Banff's Bear Street parkade is full Saturday as another busy day in the townsite stretches parking resources. RMO FILE PHOTO

BANFF – The municipality will start public consultation this fall on its proposal for downtown user-pay parking and a residential parking permit system to deal with the tourist town’s traffic troubles.

On Monday (July 15), Banff council approved spending $22,400 on a range of ways to get feedback from the community on the new parking management plan, including a public forum, drop-in sessions, stakeholder meetings, online discussion forum and surveys, among others.

“Our goal is in-depth conversations that are more successful than fast input,” said Jason Darrah, the Town of Banff’s communications director at a council meeting Monday (July 15).

As visitation in Banff continues to soar to more than four million visitors a year, and given the number of vehicles entering Banff, traffic congestion and parking continues to be an issue for residents, businesses and visitors.

The new comprehensive parking management plan identifies a residential permit system and user-pay parking in the downtown to increase turnover of parking spaces, with the idea of increasing parking availability in the commercial district, while also adding “free” periods.

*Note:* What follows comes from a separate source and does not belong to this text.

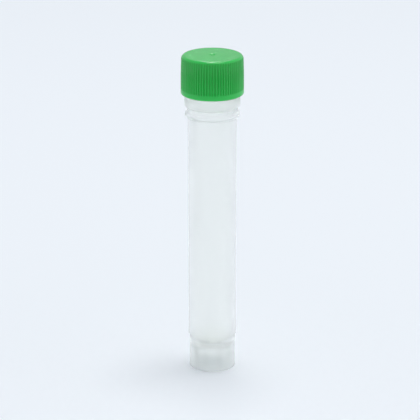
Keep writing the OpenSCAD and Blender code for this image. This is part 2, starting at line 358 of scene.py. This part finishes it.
def eased(tree, mask, low, high, start=0.3, end=0.7):
    """A number that goes from low to high as a mask goes from start to end."""
    node = tree.nodes.new("ShaderNodeMapRange")
    node.inputs["From Min"].default_value = start
    node.inputs["From Max"].default_value = end
    node.inputs["To Min"].default_value = low
    node.inputs["To Max"].default_value = high
    tree.links.new(mask, node.inputs["Value"])
    return node.outputs["Result"]


def blended(tree, mask, first, second):
    """A colour from the first to the second, each a colour or a socket, as a mask goes from 0 to 1."""
    node = tree.nodes.new("ShaderNodeMix")
    node.data_type = "RGBA"
    for label, colour in (("A", first), ("B", second)):
        if isinstance(colour, tuple):
            node.inputs[label].default_value = (*colour, 1)
        else:
            tree.links.new(colour, node.inputs[label])
    tree.links.new(mask, node.inputs["Factor"])
    return node.outputs["Result"]


def carried(tree, label):
    """The value that a piece's mesh carries under this name."""
    node = tree.nodes.new("ShaderNodeAttribute")
    node.attribute_name = label
    return node.outputs["Fac"]


# milk and bright_milk are the plastic's own streaky tones; the grey is the colour of the painted shade.
milk, bright_milk, painted_shade_grey = (0.97, 0.993, 0.95), (0.985, 1.0, 0.965), (0.35, 0.42, 0.42)
plain_wall_alpha = 0.32
natural_pp, tree, shader, position = new_material("natural_polypropylene")
frost = place_skin(tree, position, grain_size=0.0007, streak_size=0.005, streak_share=1.2)
lit = blended(tree, frost["Mask"], milk, bright_milk)
# Painted shade: the milky colour darkens towards the grey wherever the rows carry shade.
tree.links.new(blended(tree, carried(tree, "shade"), lit, painted_shade_grey), shader.inputs["Base Color"])
veiled = eased(tree, carried(tree, "veil"), low=plain_wall_alpha, high=1.0, start=0.0, end=1.0)
tree.links.new(veiled, shader.inputs["Alpha"])
tree.links.new(eased(tree, frost["Mask"], low=0.36, high=0.44), shader.inputs["Roughness"])
shader.inputs["IOR"].default_value = 1.3
shader.inputs["Transmission Weight"].default_value = 0.75
tube.data.materials.append(natural_pp)
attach(tube, "vial")
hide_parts("vial_tube")

# ---------------------------------------------------------------- sealing ring
# A flat ring cut from off-white silicone sheet lies in the cap's ceiling, centred by a moulded lip.
# The tube's mouth presses into it when the cap is tight, and a small bead in the cap keeps it in.

seal_r, seal_foot, seal_head = extent("sealing_ring")
seal_lap, seal_edge, seal_row, seal_sides = 0.5, 0.12, 0.4, 144
seal_hole_r = bore_r - seal_lap
seal_line = np.array(
    [
        [seal_hole_r, seal_head, seal_edge],
        [seal_r, seal_head, seal_edge],
        [seal_r, seal_foot, seal_edge],
        [seal_hole_r, seal_foot, seal_edge],
    ]
)
seal_rows = filled(softened(seal_line, steps=4), lambda p: np.full(len(p), seal_row))
seal_angle = np.linspace(0, full_turn, seal_sides, endpoint=False)[None]
seal = turned_skin("silicone_ring", seal_rows[:, :1], seal_rows[:, 1:], seal_angle, closed=True)


def rippled(tree, shader, height, strength):
    """Ripples a shader's surface by a height in twentieths of a millimetre."""
    node = tree.nodes.new("ShaderNodeBump")
    node.inputs["Strength"].default_value = strength
    node.inputs["Distance"].default_value = 0.00005
    tree.links.new(height, node.inputs["Height"])
    tree.links.new(node.outputs["Normal"], shader.inputs["Normal"])


cream, pale_cream = (0.84, 0.82, 0.76), (0.89, 0.87, 0.82)
silicone, tree, shader, position = new_material("off_white_silicone")
cut = place_skin(tree, position, grain_size=0.0003, streak_size=0.003, streak_share=0.3)
tree.links.new(blended(tree, cut["Mask"], cream, pale_cream), shader.inputs["Base Color"])
rippled(tree, shader, cut["Height"], strength=0.2)
shader.inputs["Roughness"].default_value = 0.55
seal.data.materials.append(silicone)
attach(seal, "seal")
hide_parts("sealing_ring")

# ---------------------------------------------------------------- cap
# The cap is one moulding in green polypropylene. Seventy-two fine grooves run up its side from a smooth
# band at the rim and out through the rounded top edge, and the gate leaves a nub in a moat in the middle of
# the top. Inside are the thread, the bead that catches the sealing ring, and the lip that centres it.

_, cap_rim, cap_top = extent("screw_cap")

# Radii, from the neck's thread outwards
thread_gap, cap_wall, grip_depth, band_flare, top_taper = 0.2, 1.1, 0.3, 0.1, 0.15
cap_bore_r = neck_r + thread_depth + thread_gap
groove_floor_r = cap_bore_r + cap_wall
cap_r = groove_floor_r + grip_depth
band_r, edge_r = cap_r + band_flare, cap_r - top_taper

# The grip: how many ribs, and the shares of half a rib and groove that the groove's floor and flank take
grip_ribs, floor_share, flank_share = 72, 0.25, 0.45

# The side's heights, from the cap's two ends, and its roundings. The grooves fade out over groove_end_h.
band_h, groove_end_h, fine_h, taper_h, top_round, cap_rim_round = 1.4, 0.25, 0.4, 4.5, 0.9, 0.5
band_top = cap_rim + band_h

# The top, from the gate's nub and its moat to the edge
nub_r, nub_fall, nub_round = 0.4, 0.03, 0.15
moat_in_r, moat_out_r, moat_drop, moat_in_round, moat_round = 0.45, 0.65, 0.15, 0.02, 0.1
moat_edge_r, moat_edge_drop = 0.85, 0.01
crown, crown_start_r, flat_rim = 0.07, 1.4, 0.7
crown_r = edge_r - top_round - flat_rim

# Inside: the thread, the bevel at the mouth, the bead that catches the ring, and the lip that centres it.
# The thread is turned so that its ridge runs just under the neck's.
cap_thread_z = cap_rim + thread_start + thread_root_w / 2
cap_thread_turn = math.radians(172.32)
ceiling, cap_mouth_bevel = seal_head, 0.5
catch_in, catch_h, catch_drop, catch_round = 0.3, 0.4, 0.3, 0.1
catch_z = seal_foot - catch_drop
lip_gap, lip_t, lip_h, lip_round = 0.1, 0.5, 0.6, 0.1
lip_r = seal_hole_r - lip_gap

# How finely the skin is divided: its sides, the top's rows, and the widest gaps between rows
sides_per_rib, crown_rows = 8, 9
cap_thread_row, groove_end_row, cap_plain_row = 0.13, 0.12, 1.2

gate_line = np.array(
    [
        [0, cap_top, 0],
        [nub_r, cap_top - nub_fall, nub_round],
        [moat_in_r, cap_top - moat_drop, moat_in_round],
        [moat_out_r, cap_top - moat_drop, moat_round],
        [moat_edge_r, cap_top - moat_edge_drop, moat_round],
    ]
)
# The top is a hair crowned inside its edge: it falls by crown * (out / crown_r)^2.
top_out = np.linspace(crown_start_r, crown_r, crown_rows)
top_line = np.stack([top_out, cap_top - crown * (top_out / crown_r) ** 2, top_out * 0], 1)
side_line = np.array(
    [
        [edge_r, cap_top, top_round],
        [cap_r, cap_top - top_round - taper_h, 0],
        [cap_r, band_top + fine_h, 0],
        [cap_r, band_top, 0],
        [band_r, cap_rim, cap_rim_round],
        [cap_bore_r + cap_mouth_bevel, cap_rim, 0],
        [cap_bore_r, cap_rim + cap_mouth_bevel, 0],
        [cap_bore_r, catch_z - catch_h / 2, 0],
        [cap_bore_r - catch_in, catch_z, catch_round],
        [cap_bore_r, catch_z + catch_h / 2, 0],
        [cap_bore_r, ceiling, 0],
        [lip_r, ceiling, 0],
        [lip_r, ceiling - lip_h, lip_round],
        [lip_r - lip_t, ceiling - lip_h, lip_round],
        [lip_r - lip_t, ceiling, 0],
        [0, ceiling, 0],
    ]
)


def cap_gap(p):
    """How close the cap's rows lie: finely in the thread and where the grooves end, coarsely elsewhere."""
    in_thread = (np.abs(p[:, 0] - cap_bore_r) < near) & (p[:, 1] < catch_z - catch_h / 2)
    at_groove_end = (np.abs(p[:, 0] - cap_r) < near) & (p[:, 1] > band_top) & (p[:, 1] < band_top + fine_h)
    return np.where(in_thread, cap_thread_row, np.where(at_groove_end, groove_end_row, cap_plain_row))


cap_rows = filled(softened(np.vstack([gate_line, top_line, side_line])), cap_gap)
cap_out, cap_up = cap_rows[:, :1], cap_rows[:, 1:]
cap_angle = np.linspace(0, full_turn, sides_per_rib * grip_ribs, endpoint=False)[None]
# Across one rib and groove, 0 in the groove's middle and 1 in the rib's
across = np.abs(np.mod(cap_angle * grip_ribs / full_turn + 0.5, 1) - 0.5) * 2
crest = eased_step(np.clip((across - floor_share) / flank_share, 0, 1))
filled_up = np.maximum(crest, np.clip((band_top + groove_end_h - cap_up) / groove_end_h, 0, 1))
ribbed = groove_floor_r + (cap_out - groove_floor_r) * filled_up
grooved = np.where(cap_out > groove_floor_r, ribbed, cap_out)
in_bore = (np.abs(cap_out - cap_bore_r) < 2 * near) & (cap_up < catch_z)
cap_skin = grooved - in_bore * thread_depth * ridge(cap_up, cap_angle, cap_thread_z, cap_thread_turn)
cap = turned_skin("screw_cap_green", cap_skin, cap_up, cap_angle)

# The cap's skin carries painted light and shade for its colour: painted shade in the corner under the top's
# edge and in the grooves, painted light on the top, and the most painted light towards the rim.
corner_painted_level, rim_painted_light, top_painted_light, groove_painted_shade = 0.62, 0.5, 0.32, 0.3
corner_foot, corner_head, corner_soft, least_depth = 84.5, 87.3, 0.6, 0.1
to_rim = np.clip((corner_foot - cap_up) / (corner_foot - cap_rim), 0, 1)
on_top = np.clip((cap_up - corner_head) / corner_soft, 0, 1)
in_groove = (1 - filled_up) * (cap_out > groove_floor_r + least_depth)
carry(cap, "painted_light_and_shade", corner_painted_level + rim_painted_light * to_rim + top_painted_light * on_top - groove_painted_shade * in_groove)

# deep_green and mid_green are the plastic's own streaky tones; lit_green is the green of the painted light.
deep_green, mid_green, lit_green = (0.004, 0.315, 0.026), (0.007, 0.355, 0.031), (0.015, 0.53, 0.075)
green_pp, tree, shader, position = new_material("green_polypropylene")
moulded = place_skin(tree, position, grain_size=0.0003, streak_size=0.004, streak_share=1.0)
streaked_green = blended(tree, moulded["Mask"], deep_green, mid_green)
# Painted light and shade: the colour runs from the streaky green to the lit green as the rows carry more
# light.
green = blended(tree, carried(tree, "painted_light_and_shade"), streaked_green, lit_green)
tree.links.new(green, shader.inputs["Base Color"])
tree.links.new(eased(tree, moulded["Mask"], low=0.13, high=0.17), shader.inputs["Roughness"])
rippled(tree, shader, moulded["Height"], strength=0.1)
shader.inputs["IOR"].default_value = 1.44
shader.inputs["Coat Weight"].default_value = 0.25
shader.inputs["Coat Roughness"].default_value = 0.04
cap.data.materials.append(green_pp)
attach(cap, "closure")
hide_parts("screw_cap")

# ---------------------------------------------------------------- carried-over solids
# The frame's three solids are hidden, because the pieces above stand for them.
# Each gets the finish of its piece all the same.

for node, finish in (("vial_tube", natural_pp), ("sealing_ring", silicone), ("screw_cap", green_pp)):
    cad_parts[node].data.materials.clear()
    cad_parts[node].data.materials.append(finish)

# ---------------------------------------------------------------- table and light
# The vial stands on a seamless pale table in a light tent, whose pale bluish walls are brightest at the
# sides. One big soft lamp hangs above, a little behind and to the right, and a small narrow one high up
# behind puts the glint on the cap's front edge.

reach = 3.0
table_corners = [(-reach, -reach, 0), (reach, -reach, 0), (reach, reach, 0), (-reach, reach, 0)]
floor_mesh = bpy.data.meshes.new("pale_table")
floor_mesh.from_pydata(table_corners, [], [(0, 1, 2, 3)])
floor = bpy.data.objects.new("pale_table", floor_mesh)
bpy.context.scene.collection.objects.link(floor)
paper, _, shader, _ = new_material("pale_table_paper")
shader.inputs["Base Color"].default_value = (0.87, 0.90, 0.94, 1)
shader.inputs["Roughness"].default_value = 0.9
shader.inputs["Specular IOR Level"].default_value = 0.1
floor.data.materials.append(paper)

# In a direction (x, y, z) the tent's light is even + rightward * x + sideways * x^2 - overhead * z^2.
even, rightward, sideways, overhead = 0.602, 0.1, 0.5, 0.1
world = bpy.data.worlds.new("light_tent")
bpy.context.scene.world = world
world.use_nodes = True
sky = world.node_tree
ray = sky.nodes.new("ShaderNodeTexCoord").outputs["Generated"]
split_ray = sky.nodes.new("ShaderNodeSeparateXYZ")
sky.links.new(ray, split_ray.inputs[0])
squares = reckoned(sky, "VectorMath", "MULTIPLY", ray, ray)["Vector"]
bent = reckoned(sky, "VectorMath", "DOT_PRODUCT", squares, (sideways, 0, -overhead))["Value"]
slanted = reckoned(sky, "Math", "MULTIPLY_ADD", split_ray.outputs["X"], rightward, even)["Value"]
backdrop = sky.nodes["Background"]
backdrop.inputs["Color"].default_value = (0.92, 0.96, 1.0, 1)
sky.links.new(reckoned(sky, "Math", "ADD", slanted, bent)["Value"], backdrop.inputs["Strength"])


def area_lamp(name, place, aim, size, energy, colour=(1, 1, 1), spread=math.pi):
    """A rectangular lamp, size = (width, height), at a place and facing its aim."""
    data = bpy.data.lights.new(name, "AREA")
    data.shape = "RECTANGLE"
    data.size, data.size_y = size
    data.energy = energy
    data.color = colour
    data.spread = spread
    lamp = bpy.data.objects.new(name, data)
    bpy.context.scene.collection.objects.link(lamp)
    lamp.location = place
    lamp.rotation_euler = (Vector(aim) - lamp.location).to_track_quat("-Z", "Y").to_euler()


area_lamp(
    "soft_lamp",
    place=(0.09, 0.18, 1.36),
    aim=(0, 0, 0.04),
    size=(0.6, 0.4),
    energy=6.8,
    colour=(1.0, 0.99, 0.98),
)
area_lamp(
    "rear_strip",
    place=(0, 0.6, 0.46),
    aim=(0, 0, 0.088),
    size=(0.055, 0.03),
    energy=0.0028,
    spread=math.radians(16),
)

# ---------------------------------------------------------------- camera
# A long lens looks down on the vial from a little above, and from far enough away that its sides stay
# nearly upright. It aims at the middle of the vial.

camera_data = bpy.data.cameras.new("camera")
camera_data.sensor_width = 36
camera_data.lens = 204.86
camera_data.clip_start = 0.01
camera = bpy.data.objects.new("camera", camera_data)
bpy.context.scene.collection.objects.link(camera)
elevation, distance = math.radians(18.6), 0.645
aim = Vector((-0.00062, 0, 0.0447))
camera.location = aim + Vector((0, -math.cos(elevation), math.sin(elevation))) * distance
camera.rotation_euler = (math.pi / 2 - elevation, 0, 0)
bpy.context.scene.camera = camera
bpy.context.scene.view_settings.view_transform = "Standard"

Investments in Roam public transit, multi-use trails and soon-to-be open Liricon Capital’s 500-stall intercept lot at the Banff train station give alternatives to driving private vehicles.

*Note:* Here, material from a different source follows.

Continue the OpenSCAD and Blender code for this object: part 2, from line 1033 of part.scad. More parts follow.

But without disincentives to driving such as user-pay parking in peak periods of visitation, officials say incentives to use alternative transportation are unlikely to be fully used, leaving parking spaces difficult to find and the limited road network congested.

“A resident permit system should not be implemented without user-pay parking, and user-pay parking system should not be implemented without protection of residential parking because spillover would exacerbate pressure on residential neighbourhoods,” states a Town report.

Topics up for discussion during public consultation, which gets underway in September, include resident permit system costs, allocation of revenue from user-pay parking, locations, seasonality, days and hours for resident permits and user-pay parking, as well as free periods before charges apply or resident options in user-pay parking.

Alanna Pettigrew, representing Banff Residents Against Paid Parking (BRAPP), said it’s not necessary to spend more money on further public consultation, urging council to listen to the results of the 2017 plebiscite.

Asked if there was ever a time the Town of Banff should implement user pay parking, 1,107 residents said no, representing 54 per cent of the vote, and 959 said yes, with 46 per cent of the vote.

“It is obvious that you want user pay parking regardless of the outcome of the plebiscite,” Pettigrew told council on Monday. “You are positioning this project to happen no matter what.”

Councillor Grant Canning, who voted against holding a plebiscite at the time, said the results were non-binding.

“I thought it was a terrible idea to have a plebiscite. You cannot take a complicated topic such as this and boil it down to a simplistic yes or no question,” he said, adding the upcoming public consultation is the better way to go.

“This is exactly what we should be doing, and this is exactly the direction we should have gone in my opinion before, and not done a plebiscite.”